Whether or not plaintiff had the right to maintain this action is determined by the answer to the following proposition of appellee, which is: That the clause, "so long as said premises or pool situated on said premises are used for the purpose and use of the gin and mill attached," etc., is a condition subsequent and inures only to the grantor or his heirs, and a breach thereof cannot be taken advantage of by a subsequent grantee of the premises. This is the principle governing under the common law, relating to conditions subsequent; but we think the clause is not strictly a condition subsequent but one of conditional limitation, and a breach thereof inured to the benefit of J. D. McBride, appellant, the owner of the title to the premises. The clause limits the estate in appellee until the happening of a certain event; that is, until the lot has ceased to be used for the purpose of operating the gin and mill. When such use ceased, the estate terminated, and appellant, the owner of the fee, became entitled to possession and had the right to bring his action therefor. Mr. Washburn, in his work on Real Property, § 971, vol. 2 (8th Ed.), says: "A stranger may take advantage of limitation, but not of a condition. The only general rule, perhaps, in determining whether words are words of condition or of limitation, is that where they circumscribe the continuance of the estate and mark the period which is to determine it, they are words of limitation; when they render the estate liable to be defeated, in case the event expressed should arise before the determination of the estate, they are words of condition." He then gives illustration from which we think said clause is one of limitation and not a condition subsequent.

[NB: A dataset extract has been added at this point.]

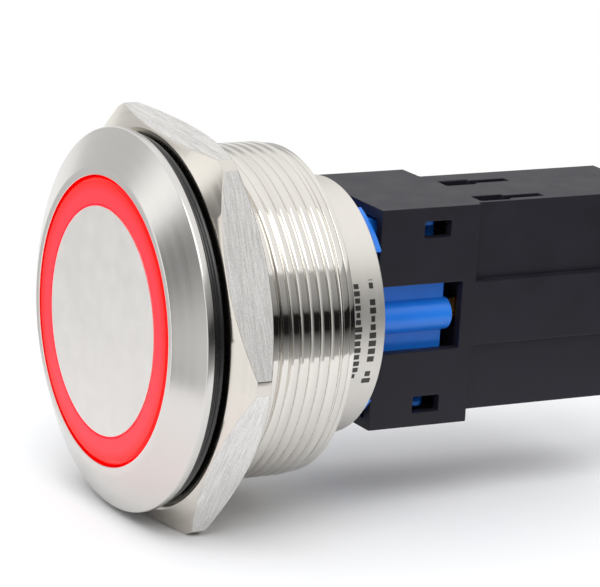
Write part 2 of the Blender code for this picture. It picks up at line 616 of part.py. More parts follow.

But the question arises, Has there been such nonuser as terminated the estate in the gin company? We think so. There had been a nonuser for gin and mill purposes for two gin seasons, a period of about 12 months, and no steps had been taken by the gin company to rebuild and operate the gin and mill which had been destroyed by fire, although the gin company was sufficiently able to do so. During this time the directors of the company had discussed the matter of rebuilding, etc., and there was some testimony to the effect that they intended to do so or sell out to some one who would, but they had found no purchaser, nor was there any definite time agreed upon or fixed when they were to rebuild. Under the law, we are of the opinion that after the fire the gin company had a reasonable time within which to rebuild and begin operations; but, under the evidence, they did not avail themselves of such a right but rested on their intention to at some indefinite time in the future rebuild. This did not give them the right to hold the lot, and it must be considered their right to use the lot had been abandoned before suit was commenced.
The court, in charging on the issue of abandonment, instructed the jury to the effect that there would be no abandonment *Page 1137 unless the party intended to abandon or give up the property. We think, under the facts of this case, the court erred in so instructing the jury, as intention did not govern as nonuser was the issue, and no sufficient reason was given for not rebuilding and using the pool lot. Shryock v. Latimer, 57 Tex. 674; Railway Co. v. Clark, 146 S.W. 989.
The plea of the gin company of improvements in good faith cannot be sustained. The company was holding the property under the conditions named, and, having failed to use the land as conditioned, it thereby forfeited the right thereto, and it was in no attitude to be remunerated for such improvements.
The judgment is reversed and here rendered for appellant.